Short task:
The data below is to be returned in full and exactly.

Data shown:
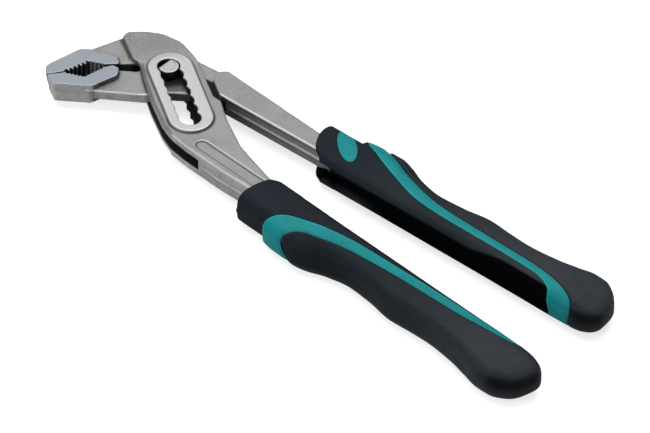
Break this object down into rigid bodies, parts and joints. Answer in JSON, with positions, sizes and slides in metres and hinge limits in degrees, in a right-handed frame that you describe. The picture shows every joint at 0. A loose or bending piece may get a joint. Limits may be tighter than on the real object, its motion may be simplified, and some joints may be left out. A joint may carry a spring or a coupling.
{
  "type": "tongue and groove pliers",
  "caption": "Slip-joint pliers: offset serrated jaws, a stepped groove through a two-plate box with a D-shaped pivot pin, and long moulded two-colour grips.",
  "frame": {"origin": "on the pivot pin's axis, at the pin's lower end face, which is flush with the lower boss; jaws closed in the first notch", "axes": "Z is the pivot axis and points up out of the upper side face; X runs from the jaws (negative) towards the handles (positive); Y points to the upper jaw's side"},
  "size_m": [0.2064, 0.1966, 0.0144],
  "materials": {
    "forged_steel": "sandblasted forging, satin, with ground jaw faces and boss",
    "ground_steel": "ground",
    "teal_core": "smooth hard plastic",
    "black_grip": "matt soft-touch"
  },
  "bodies": {
    "outer": {"outer_half": "forged_steel", "lower_grip_core": "teal_core", "lower_grip_cover": "black_grip", "lower_grip_pad": "black_grip"},
    "pin": {"pivot_pin": "ground_steel"},
    "inner": {"inner_half": "forged_steel", "upper_grip_core": "teal_core", "upper_grip_cover": "black_grip", "upper_grip_pad": "black_grip"}
  },
  "joints": [
    {"name": "groove_slide", "type": "slide", "parent": "outer", "child": "pin", "axis": [0.2571, -0.9664, 0], "range_m": [0, 0.03]},
    {"name": "jaw_hinge", "type": "hinge", "parent": "pin", "child": "inner", "pos_m": [0, 0, 0], "axis": [0, 0, 1], "range_deg": [0, 60]}
  ]
}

The solution:
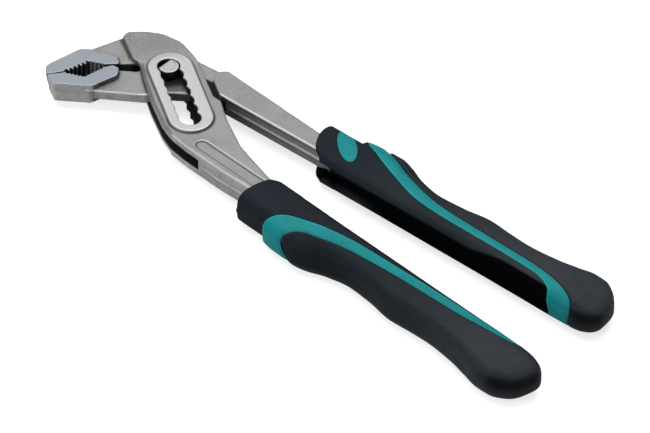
Break this object down into rigid bodies, parts and joints. Answer in JSON, with positions, sizes and slides in metres and hinge limits in degrees, in a right-handed frame that you describe. The picture shows every joint at 0. A loose or bending piece may get a joint. Limits may be tighter than on the real object, its motion may be simplified, and some joints may be left out. A joint may carry a spring or a coupling.
{
  "type": "tongue and groove pliers",
  "caption": "Slip-joint pliers: offset serrated jaws, a stepped groove through a two-plate box with a D-shaped pivot pin, and long moulded two-colour grips.",
  "frame": {"origin": "on the pivot pin's axis, at the pin's lower end face, which is flush with the lower boss; jaws closed in the first notch", "axes": "Z is the pivot axis and points up out of the upper side face; X runs from the jaws (negative) towards the handles (positive); Y points to the upper jaw's side"},
  "size_m": [0.2064, 0.1966, 0.0144],
  "materials": {
    "forged_steel": "sandblasted forging, satin, with ground jaw faces and boss",
    "ground_steel": "ground",
    "teal_core": "smooth hard plastic",
    "black_grip": "matt soft-touch"
  },
  "bodies": {
    "outer": {"outer_half": "forged_steel", "lower_grip_core": "teal_core", "lower_grip_cover": "black_grip", "lower_grip_pad": "black_grip"},
    "pin": {"pivot_pin": "ground_steel"},
    "inner": {"inner_half": "forged_steel", "upper_grip_core": "teal_core", "upper_grip_cover": "black_grip", "upper_grip_pad": "black_grip"}
  },
  "joints": [
    {"name": "groove_slide", "type": "slide", "parent": "outer", "child": "pin", "axis": [0.2571, -0.9664, 0], "range_m": [0, 0.03]},
    {"name": "jaw_hinge", "type": "hinge", "parent": "pin", "child": "inner", "pos_m": [0, 0, 0], "axis": [0, 0, 1], "range_deg": [0, 60]}
  ]
}